* _SOURCE EXCERPT_
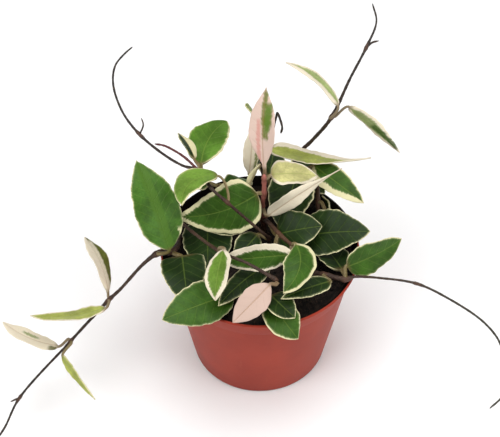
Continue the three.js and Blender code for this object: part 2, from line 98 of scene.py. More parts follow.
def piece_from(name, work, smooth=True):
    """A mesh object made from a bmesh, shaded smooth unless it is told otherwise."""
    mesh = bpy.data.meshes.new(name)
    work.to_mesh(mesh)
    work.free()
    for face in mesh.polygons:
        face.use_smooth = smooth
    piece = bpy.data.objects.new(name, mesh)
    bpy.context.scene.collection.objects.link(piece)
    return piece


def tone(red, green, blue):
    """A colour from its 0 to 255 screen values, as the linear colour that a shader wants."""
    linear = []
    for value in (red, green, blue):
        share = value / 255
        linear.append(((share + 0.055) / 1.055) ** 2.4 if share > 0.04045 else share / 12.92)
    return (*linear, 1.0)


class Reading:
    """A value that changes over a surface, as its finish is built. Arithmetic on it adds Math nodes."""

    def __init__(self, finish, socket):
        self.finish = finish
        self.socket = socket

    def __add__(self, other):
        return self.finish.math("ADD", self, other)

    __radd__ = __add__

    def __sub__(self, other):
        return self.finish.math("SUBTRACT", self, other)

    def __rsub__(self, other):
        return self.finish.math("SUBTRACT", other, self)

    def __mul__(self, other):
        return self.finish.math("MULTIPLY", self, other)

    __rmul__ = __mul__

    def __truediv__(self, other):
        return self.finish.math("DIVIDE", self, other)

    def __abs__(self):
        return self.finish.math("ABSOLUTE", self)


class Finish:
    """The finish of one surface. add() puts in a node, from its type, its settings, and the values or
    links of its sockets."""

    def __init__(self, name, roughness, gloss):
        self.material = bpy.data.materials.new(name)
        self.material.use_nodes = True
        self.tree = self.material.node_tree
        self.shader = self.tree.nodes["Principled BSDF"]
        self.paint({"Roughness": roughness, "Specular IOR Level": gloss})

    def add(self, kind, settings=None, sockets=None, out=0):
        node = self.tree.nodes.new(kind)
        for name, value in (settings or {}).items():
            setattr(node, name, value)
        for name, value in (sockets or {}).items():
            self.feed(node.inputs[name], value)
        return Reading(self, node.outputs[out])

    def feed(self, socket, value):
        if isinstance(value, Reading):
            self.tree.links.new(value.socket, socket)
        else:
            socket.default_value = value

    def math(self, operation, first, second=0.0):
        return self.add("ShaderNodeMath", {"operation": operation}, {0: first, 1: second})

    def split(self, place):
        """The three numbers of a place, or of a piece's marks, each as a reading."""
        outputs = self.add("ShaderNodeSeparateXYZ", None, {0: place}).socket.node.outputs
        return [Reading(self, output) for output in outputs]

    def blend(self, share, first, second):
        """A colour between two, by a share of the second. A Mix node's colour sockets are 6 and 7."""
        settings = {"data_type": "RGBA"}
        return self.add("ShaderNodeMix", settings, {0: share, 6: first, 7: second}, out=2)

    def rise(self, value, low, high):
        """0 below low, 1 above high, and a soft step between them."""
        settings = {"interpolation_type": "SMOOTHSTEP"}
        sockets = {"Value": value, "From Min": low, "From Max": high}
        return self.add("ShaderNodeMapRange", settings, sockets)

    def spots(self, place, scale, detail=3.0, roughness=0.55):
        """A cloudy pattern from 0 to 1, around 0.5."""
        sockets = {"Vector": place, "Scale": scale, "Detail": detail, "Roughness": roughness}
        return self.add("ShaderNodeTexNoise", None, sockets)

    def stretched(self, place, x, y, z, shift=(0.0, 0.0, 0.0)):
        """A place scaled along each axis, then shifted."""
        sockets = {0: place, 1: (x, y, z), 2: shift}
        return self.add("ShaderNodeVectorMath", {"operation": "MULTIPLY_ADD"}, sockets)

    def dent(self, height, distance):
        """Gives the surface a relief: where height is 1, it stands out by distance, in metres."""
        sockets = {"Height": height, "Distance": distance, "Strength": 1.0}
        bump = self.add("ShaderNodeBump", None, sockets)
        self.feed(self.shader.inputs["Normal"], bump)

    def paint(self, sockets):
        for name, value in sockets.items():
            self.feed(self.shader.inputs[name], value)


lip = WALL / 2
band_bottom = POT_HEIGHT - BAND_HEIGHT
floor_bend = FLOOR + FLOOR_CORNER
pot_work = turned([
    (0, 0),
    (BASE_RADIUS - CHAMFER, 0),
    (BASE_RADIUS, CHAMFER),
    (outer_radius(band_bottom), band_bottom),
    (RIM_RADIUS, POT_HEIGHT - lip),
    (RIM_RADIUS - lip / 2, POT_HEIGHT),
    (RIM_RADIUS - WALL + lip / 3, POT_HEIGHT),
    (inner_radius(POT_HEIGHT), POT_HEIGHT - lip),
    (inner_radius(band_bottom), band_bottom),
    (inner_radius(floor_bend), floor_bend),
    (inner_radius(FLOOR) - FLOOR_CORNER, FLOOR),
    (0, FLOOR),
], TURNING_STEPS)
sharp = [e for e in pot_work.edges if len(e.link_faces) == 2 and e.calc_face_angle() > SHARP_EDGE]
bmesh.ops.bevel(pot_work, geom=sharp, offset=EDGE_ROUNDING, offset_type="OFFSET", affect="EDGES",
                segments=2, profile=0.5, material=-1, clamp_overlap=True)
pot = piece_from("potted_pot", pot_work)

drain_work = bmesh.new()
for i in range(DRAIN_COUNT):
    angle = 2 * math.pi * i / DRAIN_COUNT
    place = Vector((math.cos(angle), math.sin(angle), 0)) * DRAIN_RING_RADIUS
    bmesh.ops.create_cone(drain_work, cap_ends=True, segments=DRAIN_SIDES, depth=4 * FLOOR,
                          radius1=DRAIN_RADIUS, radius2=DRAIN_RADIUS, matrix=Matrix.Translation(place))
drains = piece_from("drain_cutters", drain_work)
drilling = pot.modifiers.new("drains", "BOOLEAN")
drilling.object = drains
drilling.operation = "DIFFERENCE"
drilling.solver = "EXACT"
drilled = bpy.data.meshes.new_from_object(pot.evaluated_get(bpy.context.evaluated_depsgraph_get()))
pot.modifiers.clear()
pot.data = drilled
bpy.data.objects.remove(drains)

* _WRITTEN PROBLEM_
Whichever lines contain the string "three", select and copy them.

* _OUTPUT BELOW_
Continue the three.js and Blender code for this object: part 2, from line 98 of scene.py. More parts follow.
        """The three numbers of a place, or of a piece's marks, each as a reading."""